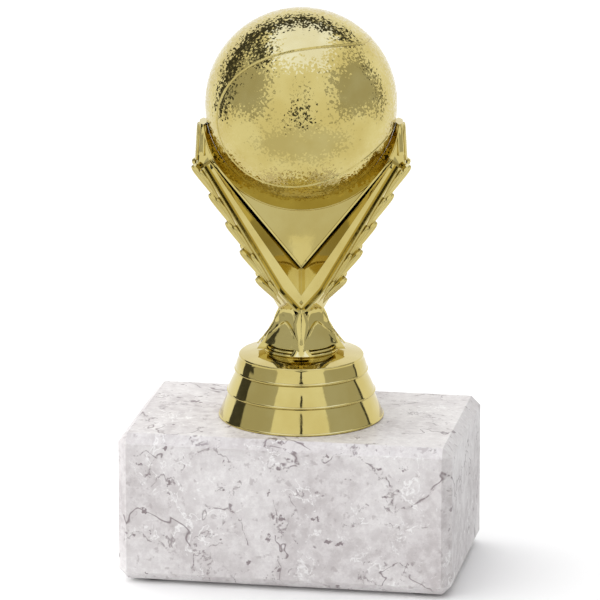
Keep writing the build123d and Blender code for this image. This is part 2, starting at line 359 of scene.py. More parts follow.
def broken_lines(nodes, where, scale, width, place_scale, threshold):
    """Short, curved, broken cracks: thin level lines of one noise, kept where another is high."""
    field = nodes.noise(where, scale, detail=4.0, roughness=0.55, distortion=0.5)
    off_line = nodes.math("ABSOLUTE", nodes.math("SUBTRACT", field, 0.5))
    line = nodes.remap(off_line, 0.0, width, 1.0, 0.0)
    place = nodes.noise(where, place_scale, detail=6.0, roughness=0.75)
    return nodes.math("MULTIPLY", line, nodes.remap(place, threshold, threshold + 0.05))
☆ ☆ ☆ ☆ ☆
→ **EXERCISE DIRECTIONS**: Write the material out exactly, with nothing left out.

→ **THE RESULT**:
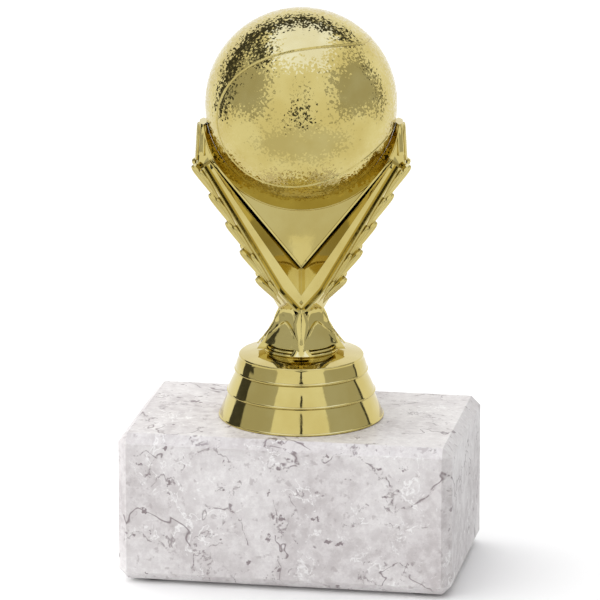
Keep writing the build123d and Blender code for this image. This is part 2, starting at line 359 of scene.py. More parts follow.
def broken_lines(nodes, where, scale, width, place_scale, threshold):
    """Short, curved, broken cracks: thin level lines of one noise, kept where another is high."""
    field = nodes.noise(where, scale, detail=4.0, roughness=0.55, distortion=0.5)
    off_line = nodes.math("ABSOLUTE", nodes.math("SUBTRACT", field, 0.5))
    line = nodes.remap(off_line, 0.0, width, 1.0, 0.0)
    place = nodes.noise(where, place_scale, detail=6.0, roughness=0.75)
    return nodes.math("MULTIPLY", line, nodes.remap(place, threshold, threshold + 0.05))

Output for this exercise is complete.